> [Challenge]
Copy nothing but the lines below running from the line containing "0.36), 0.25, metallic=1.0)" through the line containing "if obj.type not", both end lines included.

Start of Input

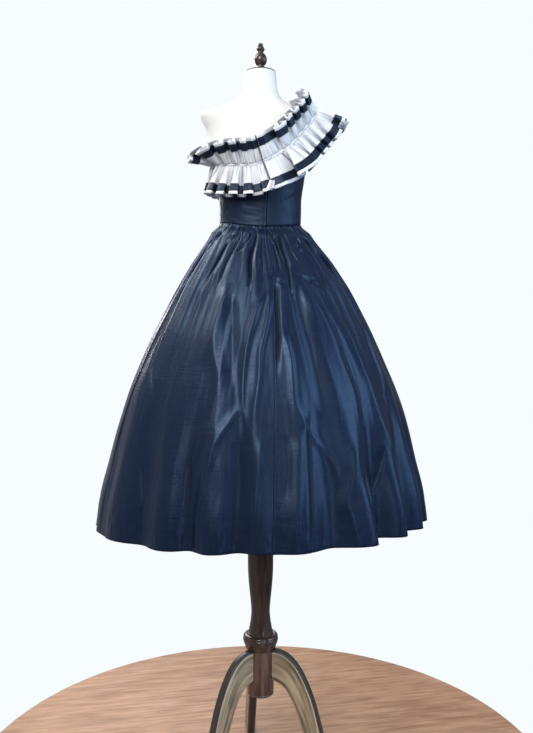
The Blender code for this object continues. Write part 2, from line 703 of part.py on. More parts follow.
def make_stand(wood, leg_wood, collection):
    """Neck cap and finial on top, and the pole, hub and three arched legs below."""
    cap_low = NECK_TOP + SEAT_GAP
    cap_high = cap_low + CAP_HEIGHT
    turned("neck_cap", [(0, cap_high), (0.0405, cap_high), (0.0415, cap_high - 0.001), (0.0415, cap_low + 0.001),
                        (0.0405, cap_low), (0, cap_low)], 24, wood, collection)
    base = cap_high + SEAT_GAP
    turned("finial", [(0, 1.9844), (0.0042, 1.9835), (0.0074, 1.9795), (0.0075, 1.9765), (0.0066, 1.9735),
                      (0.0108, 1.9705), (0.0114, 1.9670), (0.0082, 1.9610), (0.0080, 1.9570), (0.0140, 1.9495),
                      (0.0175, 1.9405), (0.0165, 1.9330), (0.0125, 1.9265), (0.0098, 1.9225), (0.0115, 1.9170),
                      (0.0165, base + 0.004), (0.0165, base), (0, base)], 14, wood, collection)
    turned("pole", [(0, POLE_TOP), (0.0300, POLE_TOP), (0.0300, 0.700), (0.0345, 0.640), (0.0353, 0.580),
                    (0.0348, 0.540), (0.0320, 0.500), (0.0280, 0.460), (0.0257, 0.430), (0.0275, 0.408),
                    (0.0315, 0.384), (0.0345, 0.366), (0.0430, 0.3655), (0.0478, 0.3600), (0.0487, 0.3515),
                    (0.0478, 0.3430), (0.0440, 0.3400), (0.0420, HUB_TOP + SEAT_GAP), (0, HUB_TOP + SEAT_GAP)],
           20, wood, collection)
    turned("hub", [(0, HUB_TOP), (HUB_RADIUS, HUB_TOP), (HUB_RADIUS, HUB_BOTTOM + 0.010),
                   (HUB_RADIUS - 0.0012, HUB_BOTTOM + 0.008), (HUB_RADIUS - 0.0012, HUB_BOTTOM + 0.006),
                   (HUB_RADIUS, HUB_BOTTOM + 0.004), (HUB_RADIUS - 0.002, HUB_BOTTOM), (0, HUB_BOTTOM)],
           20, wood, collection)
    cutters = bpy.data.collections.new("cutters")
    bpy.context.scene.collection.children.link(cutters)
    bpy.ops.mesh.primitive_cylinder_add(vertices=56, radius=HUB_RADIUS + SEAT_GAP + 0.0001, depth=0.3,
                                        location=(0, 0, 0.3))
    cutter = bpy.context.active_object
    cutter.name = "hub_cutter"
    cutter.hide_render = True
    cutter.display_type = "WIRE"
    for holder in cutter.users_collection:
        holder.objects.unlink(cutter)
    cutters.objects.link(cutter)
    for name, angle in LEG_ANGLES.items():
        make_leg(name, angle, cutter, leg_wood, collection)


def make_leg(name, angle, cutter, material, collection):
    """One flat arched leg, cut to the hub's round at its upper end."""
    outline = bpy.data.curves.new(name, "CURVE")
    outline.dimensions = "2D"
    outline.fill_mode = "BOTH"
    outline.extrude = LEG_THICKNESS / 2 - LEG_BEVEL
    outline.bevel_depth = LEG_BEVEL
    outline.bevel_resolution = 0
    corners = LEG_OUTER_ROWS + LEG_INNER_ROWS
    spline = outline.splines.new("POLY")
    spline.points.add(len(corners) - 1)
    for point, (radius, height) in zip(spline.points, corners):
        point.co = (radius, height, 0, 1)
    spline.use_cyclic_u = True
    flat = bpy.data.objects.new(name + "_outline", outline)
    collection.objects.link(flat)
    evaluated = flat.evaluated_get(bpy.context.evaluated_depsgraph_get())
    mesh = bpy.data.meshes.new_from_object(evaluated)
    bpy.data.objects.remove(flat)
    leg = bmesh.new()
    leg.from_mesh(mesh)
    bmesh.ops.remove_doubles(leg, verts=leg.verts, dist=0.00001)
    floor = min(vertex.co.y for vertex in leg.verts)
    for vertex in leg.verts:
        if vertex.co.y < 0.004:
            vertex.co.y = max(vertex.co.y, 0.0) if vertex.co.y > floor + 0.001 else 0.0
    leg.to_mesh(mesh)
    leg.free()
    item = place(name, mesh, material, collection)
    item.rotation_euler = (math.pi / 2, 0, math.radians(angle))
    cut = item.modifiers.new("hub_seat", "BOOLEAN")
    cut.operation = "DIFFERENCE"
    cut.object = cutter
    return item


def make_zip(tape_material, metal, collection):
    """Zip tape behind the centre back, the slider on it near the top, and the pull tab on the slider's pin."""
    columns = [[], [], []]
    normal_columns = [[], [], []]
    behind_bodice = BODICE_CLEAR - ZIP_TAPE_CLEAR - ZIP_TAPE_WALL
    waist = waist_height(90.0)
    for row in range(BODICE_BACK_LEFT_ROWS - 1, -1, -1):
        height = waist + (NECKLINE_ROWS[0][1] - waist) * row / BODICE_BACK_LEFT_ROWS
        width = smooth_table(FORM_ROWS, height, 1)
        for index, side in enumerate((1, 0, -1)):
            angle = 90.0 - side * math.degrees(ZIP_TAPE_HALF_WIDTH / width)
            normal = form_normal(angle, height)
            columns[index].append(form_point(angle, height) + normal * behind_bodice)
            normal_columns[index].append(normal)
    for down in ZIP_ROWS:
        centre = skirt_point(CENTRE_BACK_GATHER, down)
        beside = (skirt_point(CENTRE_BACK_GATHER + 0.1, down) - centre).length / 0.1
        for index, side in enumerate((1, 0, -1)):
            gather = CENTRE_BACK_GATHER - side * ZIP_TAPE_HALF_WIDTH / beside
            normal = skirt_normal(gather, down)
            columns[index].append(skirt_point(gather, down) - normal * (ZIP_TAPE_CLEAR + ZIP_TAPE_WALL))
            normal_columns[index].append(normal)
    inner, outer = wall_grids(columns, normal_columns, ZIP_TAPE_WALL, False)
    cloth_wall("zip_tape", inner, outer, False, tape_material, collection)

    depth = form_point(90.0, SLIDER_HEIGHT).y + BODICE_CLEAR + BODICE_WALL
    width, thickness, height = SLIDER_SIZE
    slider_back = depth + SLIDER_CLEAR
    pin_depth = slider_back + thickness + PULL_EYE + PIN_CLEAR
    bpy.ops.mesh.primitive_cube_add(size=1, location=(0, slider_back + thickness / 2, SLIDER_HEIGHT))
    slider = adopt(bpy.context.active_object, "zip_slider", metal, collection)
    slider.data.transform(slider.matrix_basis.Diagonal((width, thickness, height, 1)))
    ear_reach = pin_depth + EAR_PAST_PIN - slider_back - thickness / 2
    for side in (-1, 1):
        bpy.ops.mesh.primitive_cube_add(size=1)
        ear = adopt(bpy.context.active_object, "slider_ear", metal, None)
        ear.data.transform(ear.matrix_basis.Diagonal((EAR_THICKNESS, ear_reach, EAR_HEIGHT, 1)))
        ear.location = (side * EAR_PLACE, slider_back + thickness / 2 + ear_reach / 2, SLIDER_HEIGHT)
        join_to(slider, ear)
    bpy.ops.mesh.primitive_cylinder_add(vertices=10, radius=PIN_RADIUS, depth=PIN_LENGTH,
                                        rotation=(0, math.pi / 2, 0))
    pin = adopt(bpy.context.active_object, "slider_pin", metal, None)
    pin.location = (0, pin_depth, SLIDER_HEIGHT)
    join_to(slider, pin)

    pull = bpy.data.curves.new("zip_pull", "CURVE")
    pull.dimensions = "2D"
    pull.fill_mode = "BOTH"
    pull.extrude = PULL_WIDTH / 2
    half = PULL_THICKNESS / 2
    start = math.asin(half / PULL_EYE)
    outline = [(half, -PULL_LENGTH), (half, -PULL_EYE * math.cos(start))]
    eye_sides = 14
    for step in range(1, eye_sides):
        turn = start + (2 * math.pi - 2 * start) * step / eye_sides
        outline.append((PULL_EYE * math.sin(turn), -PULL_EYE * math.cos(turn)))
    outline += [(-half, -PULL_EYE * math.cos(start)), (-half, -PULL_LENGTH)]
    bore = [(PULL_BORE * math.cos(math.tau * i / 12), PULL_BORE * math.sin(math.tau * i / 12)) for i in range(12)]
    for corners in (outline, bore):
        spline = pull.splines.new("POLY")
        spline.points.add(len(corners) - 1)
        for point, (y, z) in zip(spline.points, corners):
            point.co = (y, z, 0, 1)
        spline.use_cyclic_u = True
    flat = bpy.data.objects.new("pull_outline", pull)
    collection.objects.link(flat)
    mesh = bpy.data.meshes.new_from_object(flat.evaluated_get(bpy.context.evaluated_depsgraph_get()))
    bpy.data.objects.remove(flat)
    welded = bmesh.new()
    welded.from_mesh(mesh)
    bmesh.ops.remove_doubles(welded, verts=welded.verts, dist=0.000001)
    welded.to_mesh(mesh)
    welded.free()
    tab = place("zip_pull", mesh, metal, collection)
    tab.rotation_euler = (math.pi / 2, 0, math.pi / 2)
    tab.location = (0, pin_depth, SLIDER_HEIGHT)


def adopt(item, name, material, collection):
    """Names a new primitive and moves it into a collection."""
    item.name = name
    item.data.materials.append(material)
    for holder in item.users_collection:
        holder.objects.unlink(item)
    if collection:
        collection.objects.link(item)
    return item


def join_to(item, added):
    """Adds a closed shape to another with a union, and removes the added object."""
    helpers = bpy.context.scene.collection
    helpers.objects.link(added)
    union = item.modifiers.new("join", "BOOLEAN")
    union.operation = "UNION"
    union.object = added
    bpy.context.view_layer.update()
    evaluated = item.evaluated_get(bpy.context.evaluated_depsgraph_get())
    joined = bpy.data.meshes.new_from_object(evaluated)
    item.modifiers.remove(union)
    item.data = joined
    bpy.data.objects.remove(added)


def main():
    for item in list(bpy.data.objects):
        bpy.data.objects.remove(item)
    dress = bpy.data.collections.new("evening_dress_on_form")
    bpy.context.scene.collection.children.link(dress)
    taffeta_navy = new_material("taffeta_navy", (0.012, 0.020, 0.055), 0.38)
    taffeta_white = new_material("taffeta_white", (0.86, 0.87, 0.90), 0.45)
    ribbon_navy = new_material("ribbon_navy", (0.010, 0.014, 0.035), 0.40)
    zip_metal = new_material("zip_metal", (0.55, 0.55, 0.56), 0.30, 1.0)
    form_cover = new_material("form_cover", (0.88, 0.87, 0.84), 0.85)
    wood_dark = new_material("wood_dark", (0.045, 0.028, 0.020), 0.30)
    wood_leg = new_material("wood_leg", (0.26, 0.20, 0.12), 0.50)
    make_form(form_cover, dress)
    make_stand(wood_dark, wood_leg, dress)
    make_bodice(taffeta_navy, dress)
    make_skirt(taffeta_navy, dress)
    make_ruffle(taffeta_white, ribbon_navy, dress)
    make_zip(taffeta_navy, zip_metal, dress)


main()
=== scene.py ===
"""One-shoulder evening dress of navy taffeta with a white double-edged ruffle, on its dress form and stand.

Units are metres and +Z is up. The dress faces -Y, its centre back is at +Y and the shoulder that carries
the ruffle is at -X. Angles round the body run from +X over +Y, in degrees.
"""

import math

import bmesh
import bpy
import numpy as np
from mathutils import Matrix, Vector


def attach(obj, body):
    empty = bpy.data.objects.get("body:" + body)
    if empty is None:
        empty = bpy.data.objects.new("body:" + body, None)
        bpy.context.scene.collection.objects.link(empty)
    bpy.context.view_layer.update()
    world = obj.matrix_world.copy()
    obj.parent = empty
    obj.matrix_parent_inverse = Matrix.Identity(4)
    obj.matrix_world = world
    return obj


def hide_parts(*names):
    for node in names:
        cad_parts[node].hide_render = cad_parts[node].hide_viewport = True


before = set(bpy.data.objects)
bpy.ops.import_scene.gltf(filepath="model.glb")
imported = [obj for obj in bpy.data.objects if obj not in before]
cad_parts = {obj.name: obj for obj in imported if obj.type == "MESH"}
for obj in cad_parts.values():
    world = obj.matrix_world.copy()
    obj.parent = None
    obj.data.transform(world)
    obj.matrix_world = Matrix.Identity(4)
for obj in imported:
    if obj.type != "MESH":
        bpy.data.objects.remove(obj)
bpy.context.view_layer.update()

DRESS_BODY = "dress_on_stand"

# Camera: focal length in pixels of the 533 x 733 picture, place and pitch
FOCAL_PIXELS = 753.0
PICTURE_HEIGHT = 733
SENSOR = 36.0
CAMERA_AZIMUTH = 169.0
CAMERA_DISTANCE = 2.07
CAMERA_HEIGHT = 1.18
CAMERA_PITCH = 2.0
CAMERA_SHIFT_PIXELS = 6.0

# Sizes of the dress and its form
WAIST_HEIGHT = 1.494
WAIST_DIP_BACK = 0.016
HEM_HEIGHT = 0.684
FORM_BASE = 1.270
NECK_TOP = 1.9035
SEAT_GAP = 0.0003
SKIRT_SEAM_TUCK = 0.0020
BODICE_SEAM_TUCK = 0.0010
FINIAL_TOP = 1.9844
BODICE_CLEAR = 0.0034
STRAP_LIFT = 0.0045
STRAP_START = 1.748
STRAP_RISE = 0.030
WALL = 0.0018
CLOTH = 0.0006
RIBBON = 0.0004
SKIRT_DEPTH_RATIO = 0.773
GATHERS = 36
SEAM_LEFT_GATHER = 1
CENTRE_BACK_GATHER = 9
SEAM_RIGHT_GATHER = 17
CENTRE_BACK_DRIFT = -6.1
ZIP_END = 1.352
CREASES_ABOVE = 1.45
CREASES_BELOW = 0.85
CROSSING_STRENGTH = 1.3
EDGE_BREAK = 0.30
PLACKET_HALF = 0.0066
PLACKET_STRIP_HALF = 0.0068
HEM_ROW = 0.905
PLACKET_END_SHARE = 0.157
ARMHOLE_STITCH_INSET = 0.003
SIDE_SEAM_SHIFT = 0.55

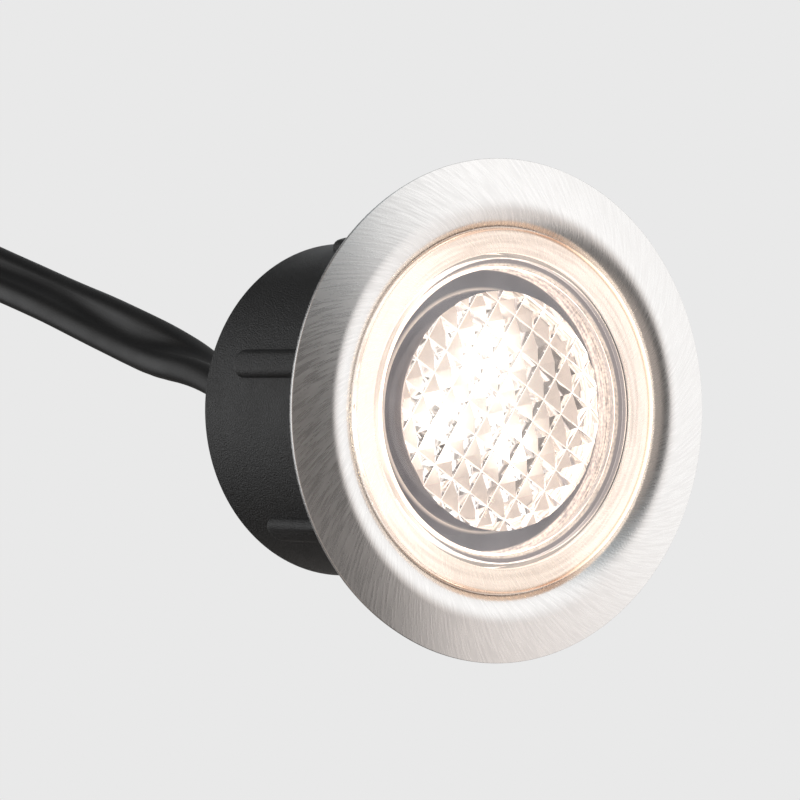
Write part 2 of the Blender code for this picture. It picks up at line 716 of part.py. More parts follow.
def make_plug(where, finishes, helpers):
    """The moulded plug with its pins and seal, pins down."""
    profile = [
        (0.0, 0.0),
        (PLUG_BOOT_RADIUS, 0.0),
        (PLUG_BARREL, -PLUG_BOOT),
        (PLUG_GRIP_RADIUS, -PLUG_BOOT - PLUG_EDGE),
        (PLUG_GRIP_RADIUS, PLUG_EDGE - PLUG_GRIP_END),
        (PLUG_GRIP_RADIUS - PLUG_EDGE, -PLUG_GRIP_END),
        (PLUG_BARREL, -PLUG_GRIP_END),
        (PLUG_BARREL, -PLUG_FLANGE_START),
        (PLUG_FLANGE_RADIUS, -PLUG_FLANGE_START),
        (PLUG_FLANGE_RADIUS, -PLUG_FLANGE_END),
        (PLUG_BARREL, -PLUG_FLANGE_END),
        (PLUG_BARREL, PLUG_EDGE - PLUG_NOSE_END),
        (PLUG_BARREL - PLUG_EDGE, -PLUG_NOSE_END),
        (0.0, -PLUG_NOSE_END),
    ]
    body = turned("plug_body", profile, where, finishes["body"], closed=False, steps=SMALL_ROUND)
    body.location = PLUG_TOP
    pin_root = PIN_HOLE_DEPTH - PLUG_NOSE_END
    for number, side in enumerate((-1, 1), 1):
        place = PLUG_TOP + Vector((side * PIN_SPACING / 2, 0.0, 0.0))
        reach = (-PLUG_NOSE_END - OVERRUN, pin_root)
        hole = cylinder(f"pin_hole_{number}", PIN_RADIUS + GAP, *reach, helpers, None, 16)
        hole.location = place
        boolean(body, "DIFFERENCE", as_cutter(hole))
        reach = (-PLUG_NOSE_END - PIN_REACH, pin_root - GAP)
        pin = cylinder(f"plug_pin_{number}", PIN_RADIUS, *reach, where, finishes["pin"], 16)
        pin.location = place
    seal_radius = PLUG_BARREL + GAP + PLUG_SEAL_CORD / 2
    seal_height = -PLUG_FLANGE_END - GAP - PLUG_SEAL_CORD / 2
    section = ring_section(seal_radius, seal_height, PLUG_SEAL_CORD, 8)
    turned("plug_seal", section, where, finishes["seal"], steps=SMALL_ROUND).location = PLUG_TOP
    return body


def make_nut(where, finish, helpers):
    """The fluted coupling nut, which spins behind the plug's flange."""
    end = -NUT_START - NUT_LENGTH
    lip_bore = PLUG_BARREL + CORD_GAP
    profile = [
        (NUT_RADIUS - NUT_EDGE, -NUT_START),
        (NUT_RADIUS, -NUT_START - NUT_EDGE),
        (NUT_RADIUS, end + NUT_EDGE),
        (NUT_RADIUS - NUT_EDGE, end),
        (NUT_BORE, end),
        (NUT_BORE, -NUT_LIP_END),
        (lip_bore, -NUT_LIP_END),
        (lip_bore, -NUT_START),
    ]
    nut = turned("coupling_nut", profile, where, finish, steps=48)
    nut.location = PLUG_TOP
    flutes = bmesh.new()
    for number in range(FLUTE_COUNT):
        angle = math.tau * number / FLUTE_COUNT
        made = bmesh.ops.create_cone(
            flutes,
            cap_ends=True,
            segments=8,
            radius1=FLUTE_RADIUS,
            radius2=FLUTE_RADIUS,
            depth=NUT_LENGTH + 2 * OVERRUN,
        )["verts"]
        reach = NUT_RADIUS + FLUTE_RADIUS - FLUTE_DEPTH
        place = Vector((reach * math.cos(angle), reach * math.sin(angle), -NUT_START - NUT_LENGTH / 2))
        bmesh.ops.translate(flutes, vec=place, verts=made)
    cutter = as_cutter(add("nut_flutes", from_bmesh("nut_flutes", flutes), helpers))
    cutter.location = PLUG_TOP
    boolean(nut, "DIFFERENCE", cutter)
    return nut


def main():
    clear_scene()
    light = collection("recessed_deck_light")
    helpers = collection("cutters")

    steel = material("brushed stainless", (0.62, 0.61, 0.59), 0.32, metallic=1.0)
    clear = material("clear lens", (0.95, 0.95, 0.95), 0.03, transmission=1.0)
    black = material("black moulding", (0.018, 0.019, 0.021), 0.42)
    rubber = material("black rubber", (0.022, 0.022, 0.023), 0.7)
    sheath = material("cord sheath", (0.014, 0.014, 0.015), 0.38)
    board = material("white board", (0.85, 0.85, 0.82), 0.45)
    package = material("LED package", (0.95, 0.85, 0.6), 0.4)
    chip = material("chip moulding", (0.03, 0.03, 0.032), 0.5)
    cast = material("potting", (0.05, 0.05, 0.055), 0.35)
    red = material("red core", (0.45, 0.03, 0.025), 0.45)
    brass = material("plated pin", (0.8, 0.66, 0.36), 0.25, metallic=1.0)
    tie = material("tie", (0.02, 0.02, 0.02), 0.55)

    make_housing(light, black, helpers)
    make_trim_ring(light, steel)
    make_gasket(light, rubber)
    make_lens(light, clear, helpers)
    make_seal(light, rubber)
    make_board(light, board)
    make_leds(light, package, helpers)
    make_drive(light, chip, helpers)
    make_cores(light, (red, sheath))
    make_potting(light, cast, helpers)
    make_grommet(light, rubber)
    make_cord(light, sheath)
    make_tie(light, tie)
    make_plug(light, {"body": black, "pin": brass, "seal": rubber}, helpers)
    make_nut(light, black, helpers)


main()
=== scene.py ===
"""Looks of the recessed deck light: a brushed ring, a clear lens with a field of pyramids, lit LEDs,
a grained cup and a twin cord.
"""

import math

import bmesh
import bpy
from mathutils import Matrix, Vector


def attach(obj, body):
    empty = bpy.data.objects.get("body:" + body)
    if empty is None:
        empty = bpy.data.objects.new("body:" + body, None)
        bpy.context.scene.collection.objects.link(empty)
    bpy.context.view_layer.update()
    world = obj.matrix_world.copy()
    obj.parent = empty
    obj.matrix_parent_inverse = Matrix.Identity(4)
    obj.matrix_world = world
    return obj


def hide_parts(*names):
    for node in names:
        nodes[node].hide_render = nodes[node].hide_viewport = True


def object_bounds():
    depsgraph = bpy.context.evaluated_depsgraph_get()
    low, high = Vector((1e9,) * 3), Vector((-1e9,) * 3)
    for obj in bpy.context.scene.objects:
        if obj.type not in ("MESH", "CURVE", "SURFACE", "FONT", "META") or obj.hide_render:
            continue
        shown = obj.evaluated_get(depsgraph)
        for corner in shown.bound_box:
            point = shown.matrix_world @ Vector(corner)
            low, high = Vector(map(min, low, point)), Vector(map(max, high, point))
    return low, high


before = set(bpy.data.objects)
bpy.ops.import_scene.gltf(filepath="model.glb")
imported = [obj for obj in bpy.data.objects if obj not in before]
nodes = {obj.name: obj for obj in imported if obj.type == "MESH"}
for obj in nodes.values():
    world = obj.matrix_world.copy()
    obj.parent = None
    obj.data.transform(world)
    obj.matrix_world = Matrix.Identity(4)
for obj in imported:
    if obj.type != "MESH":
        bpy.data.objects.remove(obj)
cad_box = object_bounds()

# Camera, from the photograph's perspective
VIEW_TILT = math.radians(35.58)
VIEW_LIFT = math.radians(0.33)
VIEW_DISTANCE = 0.480
SENSOR = 0.036
MILLIMETRES = 1000
IMAGE_SIDE = 800
FOCAL_PIXELS = 5386
AIM_RIGHT = -0.008796
AIM_UP = 0.000963

# Ring
RING_RADIUS = 0.0225
RING_SHEET = 0.0006
RING_SLOPE = math.radians(16.0)
CREST_RADIUS = 0.0184
CREST_BEND = 0.0024
LEDGE_RADIUS = 0.0140
RING_EDGE = 0.00006

# Lens
LENS_RADIUS = 0.01625
LENS_FRONT = 0.0014
LENS_EDGE = 0.00022
LENS_HOLD = 0.00005
RIM_UNDERSIDE = 0.0007
SKIRT_RADIUS = 0.0135
SKIRT_BORE = 0.01065
SKIRT_END = -0.0044
PYRAMID_PLANE = -0.0003
PYRAMID_PITCH = 0.00225
PYRAMID_HEIGHT = 0.0006
PYRAMID_TURN = math.radians(56.6)
RIDGE_HALF = 0.00005
SEAL_CORD = 0.0010
SEAL_RADIUS = 0.0133
SEAL_MIDDLE = -0.0012
GROOVE_FLOOR = 0.0126
GROOVE_HALF = 0.0006
THREAD_TOP = -0.0019
THREAD_END = -0.0042
THREAD_PITCH = 0.0010
THREAD_HEIGHT = 0.0004
THREAD_ROW = 0.00005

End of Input

> [Solution for this problem]
    brass = material("plated pin", (0.8, 0.66, 0.36), 0.25, metallic=1.0)
    tie = material("tie", (0.02, 0.02, 0.02), 0.55)

    make_housing(light, black, helpers)
    make_trim_ring(light, steel)
    make_gasket(light, rubber)
    make_lens(light, clear, helpers)
    make_seal(light, rubber)
    make_board(light, board)
    make_leds(light, package, helpers)
    make_drive(light, chip, helpers)
    make_cores(light, (red, sheath))
    make_potting(light, cast, helpers)
    make_grommet(light, rubber)
    make_cord(light, sheath)
    make_tie(light, tie)
    make_plug(light, {"body": black, "pin": brass, "seal": rubber}, helpers)
    make_nut(light, black, helpers)


main()
=== scene.py ===
"""Looks of the recessed deck light: a brushed ring, a clear lens with a field of pyramids, lit LEDs,
a grained cup and a twin cord.
"""

import math

import bmesh
import bpy
from mathutils import Matrix, Vector


def attach(obj, body):
    empty = bpy.data.objects.get("body:" + body)
    if empty is None:
        empty = bpy.data.objects.new("body:" + body, None)
        bpy.context.scene.collection.objects.link(empty)
    bpy.context.view_layer.update()
    world = obj.matrix_world.copy()
    obj.parent = empty
    obj.matrix_parent_inverse = Matrix.Identity(4)
    obj.matrix_world = world
    return obj


def hide_parts(*names):
    for node in names:
        nodes[node].hide_render = nodes[node].hide_viewport = True


def object_bounds():
    depsgraph = bpy.context.evaluated_depsgraph_get()
    low, high = Vector((1e9,) * 3), Vector((-1e9,) * 3)
    for obj in bpy.context.scene.objects:
        if obj.type not in ("MESH", "CURVE", "SURFACE", "FONT", "META") or obj.hide_render:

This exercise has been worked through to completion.